6B.1 Aerosol vs. Greenhouse Gas Influences on Tropical Cyclone Intensity

Tuesday, 24 January 2017: 1:30 PM
609 (Washington State Convention Center )
Adam H. Sobel, Columbia Univ., New York, NY; and S. Camargo, K. Emanuel, T. M. Hall, C. Y. Lee, M. K. Tippett, and A. A. Wing

We interpret future and recent historic trends in tropical cyclone intensity using the theory of potential intensity (PI), which predicts the maximum intensity achievable by a tropical cyclone in a given local environment. Greenhouse gas warming increases PI while aerosol cooling decreases it. On a global basis, climate model simulations suggest that aerosol cooling has largely canceled that effect over most of the historical record (until the last couple of decades, when aerosol cooling appears to have reached a plateau while greenhouse gases continue to increase). This is so despite the fact that the aerosol cooling has been smaller than the greenhouse gas warming – by something like a factor of two – over the entire period, so that the climate has warmed considerably.
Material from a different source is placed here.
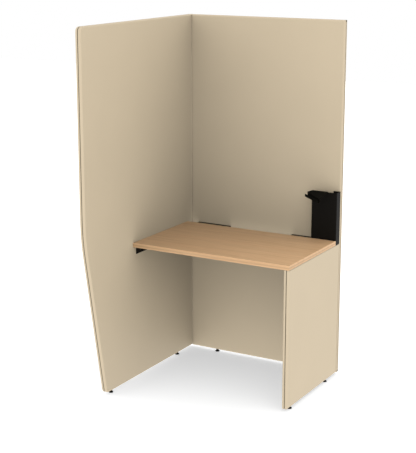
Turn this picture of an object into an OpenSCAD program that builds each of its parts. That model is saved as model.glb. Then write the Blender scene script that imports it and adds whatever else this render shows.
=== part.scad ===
// Booth desk for one person: a tall left panel with a cut-back front edge and a tall
// back panel meet at a corner, a low panel stands under the right end of the worktop,
// and a black sheet-steel post with a slot for a phone stands in the wiring gap.
// The origin is on the floor, below the middle of the outer box.
// X runs to the user's right, Y to the back panel and Z up. Sizes are in millimetres.

/* [Overall] */
// Outside width, from the left panel's outer face to the right end
overall_w = 885; // [700:5:1300]
// Depth of the tall left panel at its top
overall_d = 1000; // [800:5:1400]
// Height of the tall panels above the floor
overall_h = 1800; // [1300:10:2200]
// Clearance of every panel above the floor
ground_gap = 15; // [15:0.5:20]

/* [Panels] */
// Thickness of each panel over both skins
panel_t = 30; // [26:1:40]
// Sheet thickness of the pressed skins
skin_t = 0.8; // [0.6:0.1:1.5]
// Radius of the rounded shoulder along a skin's edge
shoulder_r = 7; // [3:0.5:9]
// Width of the groove between the two skins of a panel
seam_w = 4; // [2:0.5:8]
// Corner radius at the left panel's front, top and bottom
front_corner_r = 22; // [8:1:60]
// Depth of the left panel at floor level
bottom_d = 850; // [650:5:1000]
// Height above the floor at which the front edge starts to slope back
bend_h = 820; // [600:10:1100]
// Radius that blends the upright and the sloping front edge
bend_r = 1000; // [100:50:1500]
// Depth of the low side panel in front of the back panel
side_d = 568; // [450:1:800]

/* [Edge channels] */
// Width of the steel edge channel inside each panel
channel_w = 22; // [21:1:40]
// Sheet thickness of the edge channel
channel_t = 1.2; // [0.8:0.1:2]
// Width of the upright stiffeners between the skins
stiffener_w = 30; // [15:1:60]
// Sheet thickness of the stiffeners
stiffener_t = 0.8; // [0.5:0.1:1.5]
// Number of stiffeners in each of the two tall panels
tall_stiffener_count = 3; // [1:1:6]
// Number of stiffeners in the low side panel
side_stiffener_count = 2; // [1:1:4]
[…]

This is possible because aerosols act on the atmosphere primarily through their effect on shortwave radiation while greenhouse gases act through the longwave, and changes in shortwave radiation have about twice the impact on PI as changes in longwave radiation do. Thus aerosols can approximately cancel greenhouse gases in their effect on PI while nonetheless greenhouse gases continue to dominate in their effect on surface temperature. We will present analyses of PI from comprehensive climate models and a single column model, forced by greenhouse gases and aerosols, together and separately, in order to understand this compensation in more depth. Our analysis will focus on how shortwave and longwave forcings influence the surface temperature and the atmospheric profiles of temperature and humidity in order to generate their different effects on PI.